**What is expected:** Quote, word for word, every line starting at the line that contains "Model this object" and ending with the last line of the records; include both of these lines and no others.

**Source data:**
________

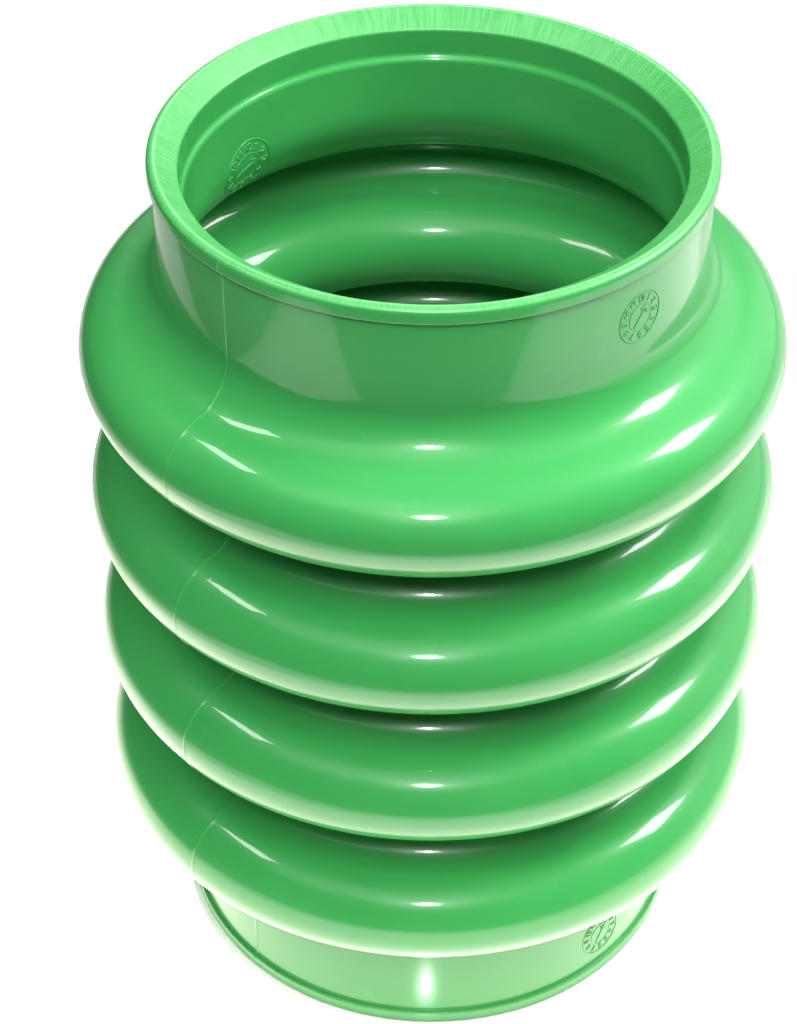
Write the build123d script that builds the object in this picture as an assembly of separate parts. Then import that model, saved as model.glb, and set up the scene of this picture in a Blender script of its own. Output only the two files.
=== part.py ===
from build123d import *
import os
from math import atan2, degrees, sqrt

# Rubber bellows boot: one moulded tube turned about Z, with four round convolutions between
# two plain collars. It stands on its lower end, and both ends are alike. The origin is the
# centre of the lower end and +Z runs along the axis. Millimetres.

# Driving dimensions
bore_d = 140.0           # inside the collars, where they grip what they seal on
collar_wall = 8.7
collar_h = 33.3          # plain outside of a collar, from the end to the shoulder

convolutions = 4
pitch = 50.5             # from one convolution to the next
crown_d = 206.0          # outside, over the convolutions
crown_arc_r = 15.6       # outside radius of a convolution's round crown
root_d = 158.6           # outside, over the valleys between convolutions
fold_wall = 6.2          # wall of the convolutions
shoulder_arc_r = 15.0    # outside hollow that carries a collar into its convolution
throat_arc_r = 24.0      # the same turn on the inside

lip_proud = 1.3          # the bead around the end stands this far off the collar
lip_h = 5.0              # straight side of the bead
lip_round_r = 0.6        # edge of the bead, towards the collar
lip_foot_r = 0.4         # hollow where the bead meets the collar

rim_edge_r = 0.5         # outer edge of the end face
rim_land = 1.6           # flat ring at that edge, on which the boot stands
rim_drop = 4.6           # inside the ring the end face is dished by this much
rim_round_r = 1.5        # inner edge of the end face

mouth_relief = 1.2       # between the end face and the step, the wall is cut back this far
step_depth = 12.9        # from the end to the start of the step down to the bore
step_h = 1.5             # straight slope of the step
step_round_r = 2.0       # rounding where the slope starts and ends

collar_r = bore_d / 2 + collar_wall
lip_r = collar_r + lip_proud
mouth_r = bore_d / 2 + mouth_relief
crown_centre_r = crown_d / 2 - crown_arc_r
half_pitch = pitch / 2


def valley_arc_radius():
    """Outside radius of a valley arc that reaches root_d and touches the crowns beside it."""
    gap = crown_centre_r - root_d / 2
    return (gap ** 2 + half_pitch ** 2 - crown_arc_r ** 2) / (2 * (crown_arc_r + gap))


def collar_turn(wall_r, turn_r, crown_r):
    """Arc that leaves a collar wall upright and ends where it touches the first crown arc.

    Returns the distance of the arc's centre from the axis, the height from it up to the
    centre of the crown arc, and the slope of the line that joins the two, in degrees.
    """
    centre_r = wall_r + turn_r
    reach = centre_r - crown_centre_r
    rise = sqrt((turn_r + crown_r) ** 2 - reach ** 2)
    return centre_r, rise, degrees(atan2(rise, reach))


valley_arc_r = valley_arc_radius()
valley_centre_r = root_d / 2 + valley_arc_r
touch_angle = degrees(atan2(half_pitch, valley_centre_r - crown_centre_r))
first_z = collar_h + collar_turn(collar_r, shoulder_arc_r, crown_arc_r)[1]
height = 2 * first_z + (convolutions - 1) * pitch


def arc(centre_r, centre_z, radius, start, end):
    """Arc in the half section (x is the distance from the axis, y the height), in degrees."""
    return CenterArc((centre_r, centre_z), radius, start, end - start)


def folded_wall(wall_r, turn_r, depth):
    """One face of the wall between the collars, depth below the outside face.

    wall_r is the collar's face that it starts from. Returns its edges from the lower collar
    to the upper one, and the height at which they start.
    """
    crown_r = crown_arc_r - depth
    valley_r = valley_arc_r + depth
    centre_r, rise, slope = collar_turn(wall_r, turn_r, crown_r)
    start_z = first_z - rise
    edges = [arc(centre_r, start_z, turn_r, 180, 180 - slope)]
    for n in range(convolutions):
        z = first_z + n * pitch
        below = slope if n == 0 else touch_angle
        above = slope if n == convolutions - 1 else touch_angle
        edges.append(arc(crown_centre_r, z, crown_r, -below, above))
        if n < convolutions - 1:
            edges.append(arc(valley_centre_r, z + half_pitch, valley_r,
                             180 + touch_angle, 180 - touch_angle))
    edges.append(arc(centre_r, height - start_z, turn_r, 180 + slope, 180))
    return edges, start_z


def collar_end(inner_h, from_end):
    """Collar wall from its outer turn, over the bead and the end face, to its inner turn.

    inner_h is the distance of the inner turn from the end, and from_end makes a distance
    from the end into a height.
    """
    corners = [
        (lip_foot_r, collar_r, lip_h),
        (lip_round_r, lip_r, lip_h),
        (rim_edge_r, lip_r, 0),
        (rim_round_r, lip_r - rim_land, 0),
        (rim_round_r, mouth_r, rim_drop),
        (step_round_r, mouth_r, step_depth),
        (step_round_r, bore_d / 2, step_depth + step_h),
    ]
    points = [(collar_r, collar_h)] + [(r, d) for _, r, d in corners] + [(bore_d / 2, inner_h)]
    rounds = [corner[0] for corner in corners]
    return FilletPolyline([(r, from_end(d)) for r, d in points], radius=rounds).edges()


def bellows_boot():
    """The half section, turned once round the axis."""
    outside, _ = folded_wall(collar_r, shoulder_arc_r, 0)
    inside, inner_h = folded_wall(bore_d / 2, throat_arc_r, fold_wall)
    lower_end = collar_end(inner_h, lambda depth: depth)
    upper_end = collar_end(inner_h, lambda depth: height - depth)
    return revolve(Plane.XZ * make_face(outside + upper_end + inside + lower_end), axis=Axis.Z)


os.makedirs("parts", exist_ok=True)
boot = bellows_boot()
boot.label = "bellows_boot"
export_step(boot, "parts/bellows_boot.step")
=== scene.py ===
"""Rubber bellows boot: its finished surface and mould marks, a stage for it, and its camera.

Every length is in metres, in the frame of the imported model: the origin is the centre of the
lower end, +Z runs along the axis, and -Y points to the viewer.
"""

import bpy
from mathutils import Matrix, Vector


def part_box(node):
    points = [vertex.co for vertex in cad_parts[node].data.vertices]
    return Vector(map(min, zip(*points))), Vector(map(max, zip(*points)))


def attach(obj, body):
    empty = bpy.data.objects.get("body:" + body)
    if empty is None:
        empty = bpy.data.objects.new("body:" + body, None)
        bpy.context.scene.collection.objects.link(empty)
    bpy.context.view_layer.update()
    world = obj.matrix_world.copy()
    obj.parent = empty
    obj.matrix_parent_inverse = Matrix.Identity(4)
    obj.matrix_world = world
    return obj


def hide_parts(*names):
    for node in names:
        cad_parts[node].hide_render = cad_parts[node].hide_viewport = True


bl_info = {
    "name": "Rubber Bellows Boot",
    "version": (1, 0, 0),
    "blender": (4, 5, 0),
    "location": "3D Viewport > Sidebar > Bellows Boot",
    "description": "Builds a moulded rubber bellows boot with its mould marks, and a stage for it",
    "category": "Object",
}

from math import atan2, cos, degrees, pi, radians, sin, sqrt

import bpy
import numpy as np
from bpy.props import FloatProperty, FloatVectorProperty, IntProperty, PointerProperty
from mathutils import Matrix, Vector

NODE = "bellows_boot"

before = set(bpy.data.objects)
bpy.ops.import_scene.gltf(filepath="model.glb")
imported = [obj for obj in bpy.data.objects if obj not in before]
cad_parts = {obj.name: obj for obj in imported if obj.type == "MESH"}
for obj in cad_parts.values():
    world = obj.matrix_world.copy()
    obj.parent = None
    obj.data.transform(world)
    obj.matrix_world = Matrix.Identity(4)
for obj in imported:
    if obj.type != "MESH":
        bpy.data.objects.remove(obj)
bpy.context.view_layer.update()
_, node_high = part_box(NODE)


# Properties --------------------------------------------------------------------------------


def length(name, description, default):
    """A length that a user may change."""
    return FloatProperty(
        name=name,
        description=description,
        default=default,
        min=0.0,
        precision=5,
        subtype="DISTANCE",
        unit="LENGTH",
    )


def bearing(name, description, default):
    """A direction round the axis, from the viewer's side towards +X, given in degrees."""
    return FloatProperty(
        name=name,
        description=description,
        default=radians(default),
        subtype="ANGLE",
        unit="ROTATION",
    )


def share(name, description, default):
    """A factor from 0 to 1."""
    return FloatProperty(
        name=name, description=description, default=default, min=0.0, max=1.0, subtype="FACTOR"
    )


def brightness(name, description, default):
    """The radiance of a light or of a lit surface, in W/(m^2 sr)."""
    return FloatProperty(name=name, description=description, default=default, min=0.0)


def colour(name, description, default):
    """A linear RGB colour."""
    return FloatVectorProperty(
        name=name,
        description=description,
        default=default,
        size=3,
        min=0.0,
        max=1.0,
        subtype="COLOR",
    )


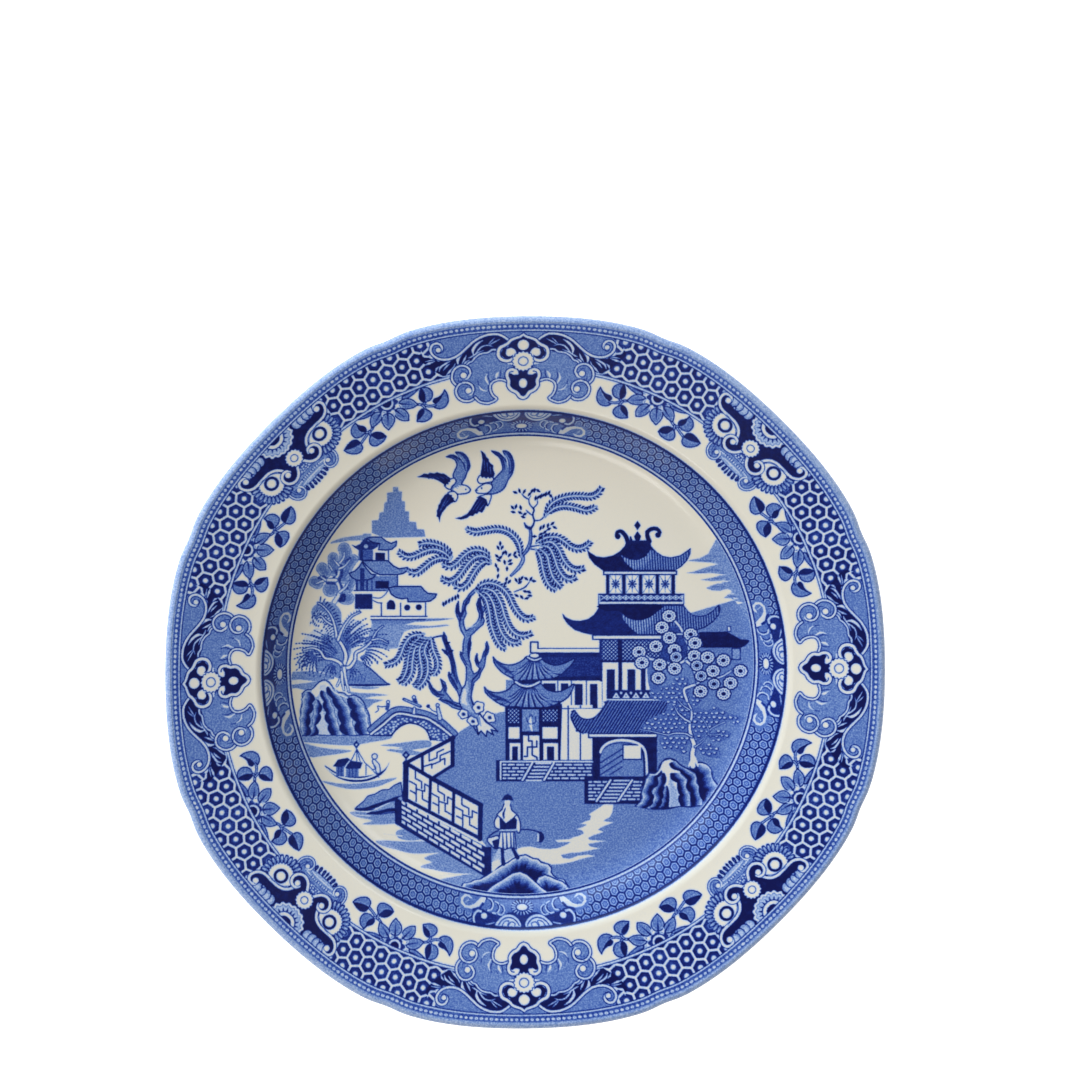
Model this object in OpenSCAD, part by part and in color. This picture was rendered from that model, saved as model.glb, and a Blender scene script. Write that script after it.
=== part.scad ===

________

**Exercise result:**
Model this object in OpenSCAD, part by part and in color. This picture was rendered from that model, saved as model.glb, and a Blender scene script. Write that script after it.
=== part.scad ===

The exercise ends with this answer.